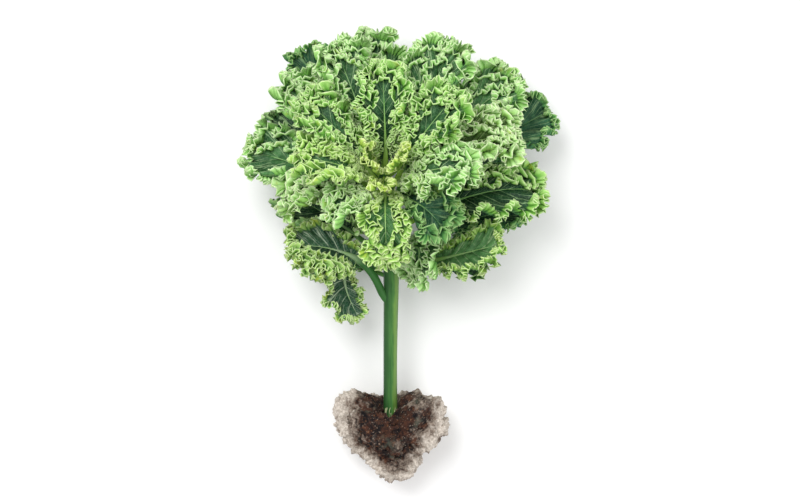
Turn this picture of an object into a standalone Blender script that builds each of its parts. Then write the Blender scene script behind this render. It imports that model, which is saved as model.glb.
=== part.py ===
"""A curly kale plant as it is pulled, lying on its side: stalk, frilled leaves and the soil at its foot.

The stalk lies along +Y, foot towards -Y, and its top bends up so that the rosette of leaves looks
upwards. Sizes are in millimetres up to the last step, which turns them into metres. Y is measured
from the neck, where the stalk goes into the leaves, and Z from the surface that the plant lies on.
Every leaf is a thin sheet that grows along a bent midrib. Its margin is waved, and each of its side
veins is as long as the space round its own midrib allows, so that neighbouring leaves stay apart.
"""

import math
from dataclasses import dataclass

import bmesh
import bpy
import numpy as np
from mathutils import Matrix, Vector, noise

MM = 0.001

# Stalk: centre line (x, y, z) and radius at each point, from the foot to the growing point
STALK = (
    (-1, -184, 47, 6.0),
    (-1, -150, 49, 6.8),
    (-1, -85, 52, 6.8),
    (0, -20, 55, 7.6),
    (0, 30, 64, 8.4),
    (-4, 66, 82, 7.6),
    (-6, 86, 104, 6.4),
    (-7, 93, 118, 4.0),
)
STALK_SAMPLES = 20
STALK_GAP = 0.5

# Rosette: where it looks, and how far off is the point that all upper faces look at
ROSETTE_AXIS = np.array((0.0, 0.5, 0.866))
ROSETTE_FOCUS = 300.0

# Leaf sheet
BLADE_THICKNESS = 0.9
RIB_THICKNESS = 5.2
RIB_THICKNESS_AT_TIP = 1.4
PETIOLE_HALF_WIDTH = 3.0
PETIOLE_COLUMNS = 2
COLUMNS_PER_WAVE = 3
WAVE_LENGTH = 6.5
FEWEST_WAVES = 3
RINGS = (0.0, 0.5, 1.0)
MIDRIB_END = 0.8
VEIN_SLANT = 1.6
MARGIN_ROUNDNESS = 0.6
FRILL = 10.0
FRILL_GROWTH = 1.5
LOBE = 0.10
FOLD = 0.30
SPINE_SAMPLES = 28

# How low the middle of a sheet may lie over the surface, so that the soil's flat spot is lowest
LEAF_FLOOR = 0.9

# Space between leaves, and the steps in which a vein is shortened until it keeps that space
LEAF_GAP = 2.9
STALK_CLEARANCE = 2.0
SHORTEST_VEIN = 0.22
VEIN_STEPS = 27

# Soil
SOIL_CENTRE = (2.0, -168.0, 46.0)
SOIL_HALF = (50.0, 46.0, 46.0)
SOIL_TAPER = 0.36
SOIL_BLUNTNESS = 0.32
SOIL_TOP = -128.0
SOIL_TOP_SLOPE = 12.0
SOIL_BOWL = 15.0
SOIL_BOWL_WIDTH = 16.0
SOIL_EDGE = 6.0
SOIL_LUMP = 13.0
SOIL_LUMP_SIZE = 34.0
SOIL_LUMP_SHARES = (1.0, 0.45, 0.22)
SOIL_FLAT = 3.0
SOIL_HOLE_GAP = 0.4

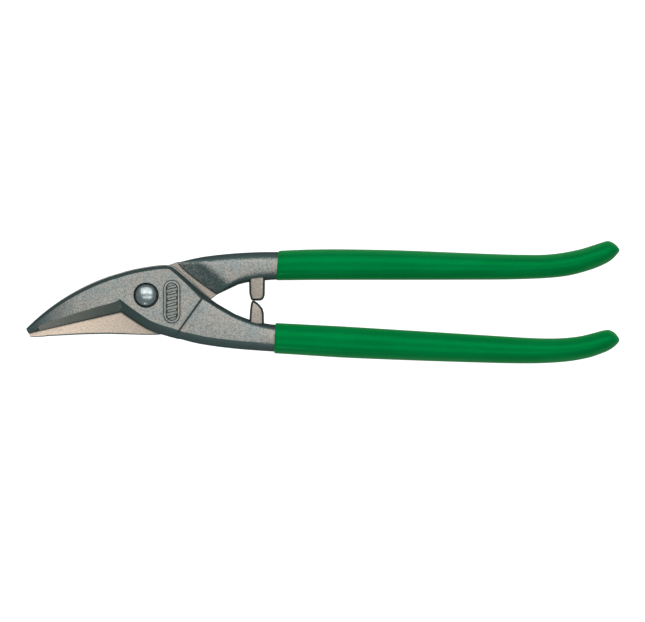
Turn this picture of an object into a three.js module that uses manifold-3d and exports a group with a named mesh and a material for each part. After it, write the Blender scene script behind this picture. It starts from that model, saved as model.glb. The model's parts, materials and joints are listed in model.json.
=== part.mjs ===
// Hole-cutting tin snips: two crossed forged levers on one keyed pivot bolt, with dip-coated handles.
// Millimetres. X runs from the jaws to the handle ends, Y across the handles, Z up off the bench.
// The origin is on the pivot axis, where the end of the pivot bolt stands on the bench.
import * as THREE from "three";
import { mergeVertices } from "three/addons/utils/BufferGeometryUtils.js";
import Module from "manifold-3d";

const wasm = await Module();
wasm.setup();

// ---------- driving dimensions ----------

const JOINT_Z = 11.4; // the plane where the two blades slide on each other
const BLADE_THICKNESS = 5.6; // each lever at the joint
const SLIDE_GAP = 0.15; // each ground face, from the joint plane
const HANDLE_HALF = 4.9; // half the thickness of the bare steel handle
const HANDLE_ROUND = 3.6; // rounding of the bare steel handle
const BLADE_ROUND = 1.3; // rounding of the blade's outer edges
const FACET_WIDTH = 4.7; // the ground facet, from the cutting edge to the outer face
const RAMP = 9; // the inner step rises to the full handle over this length
const LUG_HALF = 3.2; // half the thickness of the closing stops
const LUG_ROUND = 0.5;
const TIP_TAPER_START = -34; // the jaws thin from here to the nose
const TIP_TAPER_DROP = 3.3; // over TIP_TAPER_LENGTH
const TIP_TAPER_LENGTH = 21;

const COAT = 1.0; // wall of the dipped grip
const COAT_GAP = 0.3; // between the grip and its tang
const GRIP_HALF = 5.75; // half the thickness over the grip
const GRIP_ROUND = 3.6;

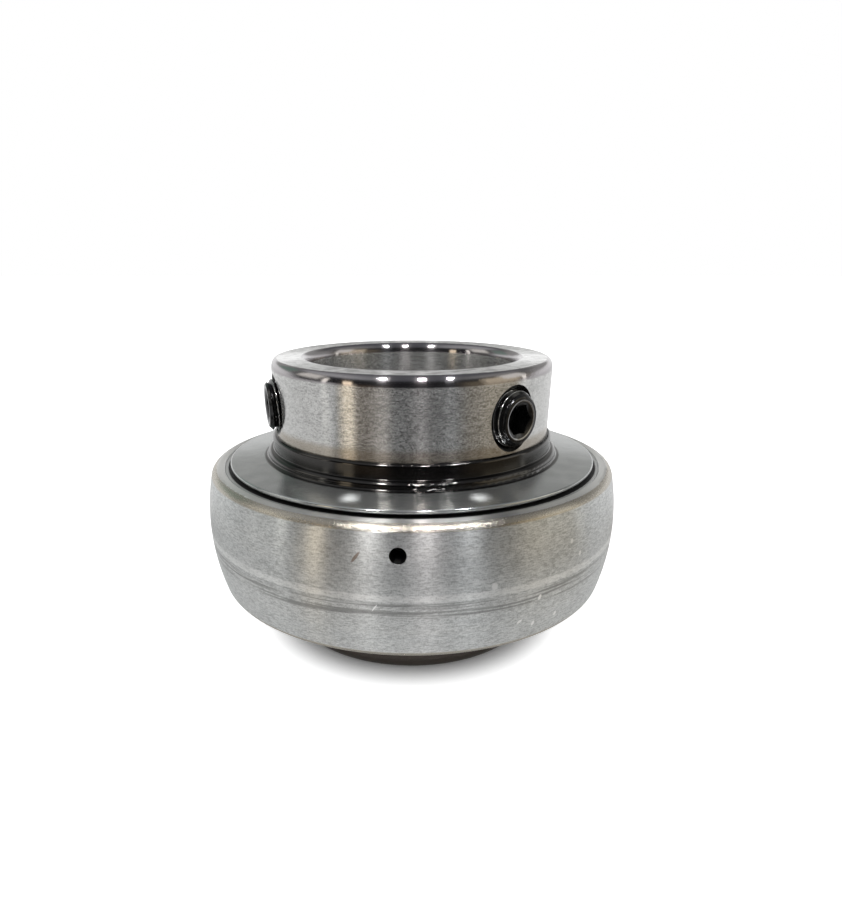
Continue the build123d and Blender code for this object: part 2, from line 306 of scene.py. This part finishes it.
def outer_ring_steel(wire):
    """Ground sphere with grinding lines, straw-tinted corners, a satin face and an oil hole coloured dark as
    painted shade.
    """
    x, y, z, radius = place(wire)
    grooves = lathe_marks(x, y, z, radius, 0.8, 16.0, 2.0)
    fine = 0.6 * lathe_marks(x, y, z, radius, 1.7, 6.8, 1.0) + 0.4 * cloud(x, y, z, 6.5, 1.0)
    lines = lathe_marks(x, y, z, radius, 0.10, 5.0, 2.0)
    broad = lathe_marks(x, y, z, radius, 0.03, 0.45, 1.0)
    patch = cloud(x, y, z, 0.25)
    grain = cloud(x, y, z, 3.2, 4.0)

    depth = z.math("MINIMUM", z - outer_foot, outer_top - z)
    face = 1.0 - depth.rise(0.02, 0.10)
    tinted = radius.rise(23.7, 23.95) * (1.0 - depth.rise(0.65, 0.85)) * depth.rise(0.01, 0.08)
    dark_lines = lines.rise(0.46, 0.60) * z.band(12.3, 13.6, 0.4)
    pale_line = z.band(14.1, 14.6, 0.25) * (1.0 - fine)

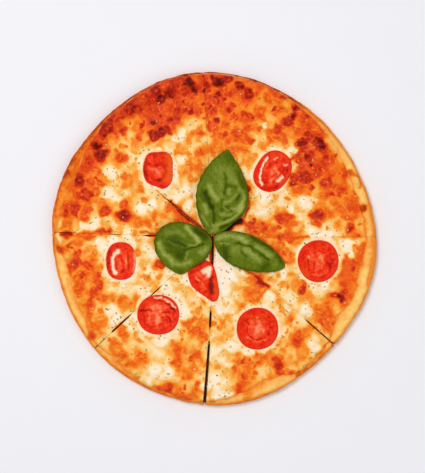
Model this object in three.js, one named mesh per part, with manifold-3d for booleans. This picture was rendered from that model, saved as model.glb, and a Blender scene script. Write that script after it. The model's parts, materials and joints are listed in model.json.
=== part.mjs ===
// Margherita pizza, baked and cut into eight slices that still lie together.
// Millimetres, +Z up. The origin is on the underside, in the middle of the outline.
// The whole pizza is laid up in layers (dough, sauce, cheese), the knife cuts divide every layer,
// and the tomato slices and basil leaves lie on top.

import * as THREE from 'three';
import { mergeVertices } from 'three/addons/utils/BufferGeometryUtils.js';
import Module from 'manifold-3d';

const wasm = await Module();
wasm.setup();

// ---------------------------------------------------------------- driving dimensions

const PIZZA_RADIUS = 140;
const BASE_THICKNESS = 4.5;
const CROWN_HEIGHT = 12;
const SAUCE_THICKNESS = 1;
const CHEESE_THICKNESS = 3;
const CHEESE_OVER_RIM = 1.3;
const LAYER_GAP = 0.3;

const DOUGH_SEGMENTS = 56;
const TOPPING_SEGMENTS = 64;
const RELIEF_STEP = 8;

const TOMATO_THICKNESS = 3.2;
const TOMATO_SINK = 1.4;
const TOMATO_CLEARANCE = 0.3;
const TOMATO_SEGMENTS = 22;
const TOMATO_SCRAP_VOLUME = 25;

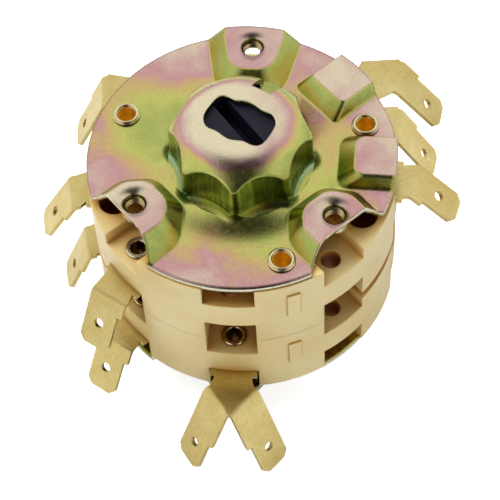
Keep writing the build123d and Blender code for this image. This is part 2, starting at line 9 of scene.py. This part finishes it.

■ Written request
Extract only the lines from the line with "Model this object" through the line with "lie on top.", keeping both end lines exactly as they are.

■ Output for this exercise
Model this object in three.js, one named mesh per part, with manifold-3d for booleans. This picture was rendered from that model, saved as model.glb, and a Blender scene script. Write that script after it. The model's parts, materials and joints are listed in model.json.
=== part.mjs ===
// Margherita pizza, baked and cut into eight slices that still lie together.
// Millimetres, +Z up. The origin is on the underside, in the middle of the outline.
// The whole pizza is laid up in layers (dough, sauce, cheese), the knife cuts divide every layer,
// and the tomato slices and basil leaves lie on top.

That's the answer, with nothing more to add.